Matt Hunn

Personal information
- Full name: Matthew David Hunn
- Born: 22 March 1994 (age 32) Colchester, Essex
- Nickname: Hunny
- Height: 6 ft 4 in (1.93 m)
- Batting: Right-handed
- Bowling: Right-arm fast-medium

Domestic team information
- 2011–2019: Suffolk
- 2013–2018: Kent (squad no. 14)
- FC debut: 24 September 2013 Kent v Lancashire
- LA debut: 2 August 2015 Kent v Sussex

Career statistics
| Competition | FC | LA | T20 |
| Matches | 20 | 7 | 2 |
| Runs scored | 94 | 7 | – |
| Batting average | 18.80 | 7.00 | – |
| 100s/50s | 0/0 | 0/0 | –/– |
| Top score | 32* | 5* | – |
| Balls bowled | 2,643 | 288 | 42 |
| Wickets | 46 | 6 | 4 |
| Bowling average | 35.80 | 43.00 | 16.25 |
| 5 wickets in innings | 1 | 0 | 0 |
| 10 wickets in match | 0 | 0 | 0 |
| Best bowling | 5/99 | 2/31 | 3/30 |
| Catches/stumpings | 8/– | 2/– | 1/– |
- Source: CricInfo, 3 April 2018

= Matt Hunn =

English cricketer (born 1994)

Matthew David Hunn (born 22 March 1994) is a former English professional cricketer who played for Kent County Cricket Club. He is a right-handed batsman and a right-arm medium-fast bowler.

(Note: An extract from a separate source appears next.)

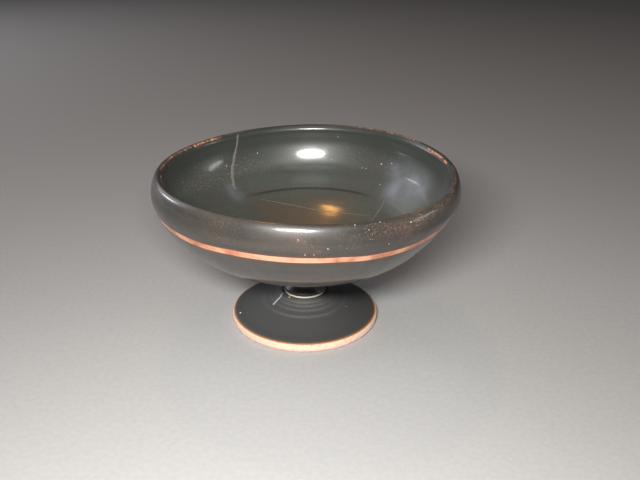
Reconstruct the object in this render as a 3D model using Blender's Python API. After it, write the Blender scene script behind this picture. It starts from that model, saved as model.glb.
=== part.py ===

Hunn went to St Joseph's College in Ipswich. After playing for Suffolk youth teams and some matches for Essex XIs, Hunn joined Kent in 2013 and made his debut the same year. He played in seven Kent Second XI games, claiming 19 wickets.

Hunn made his first-class cricket debut against Lancashire in September 2013. He took 2 wickets for 51 runs on debut. He retained a dual-registration to play for Suffolk, appearing for the team once in the Minor Counties Trophy in 2017 when not required by Kent and plays club cricket for Sandwich Town Cricket Club in the Kent Cricket League. He played in Australia for Newcastle City Cricket Club in New South Wales during the 2014/15 English off-season.

Hunn was released by Kent when his contract expired at the end of the 2018 season to pursue non-cricketing career options. Hunn had only made one appearance for the county First XI in the season and played rarely for the Second XI during his final professional season.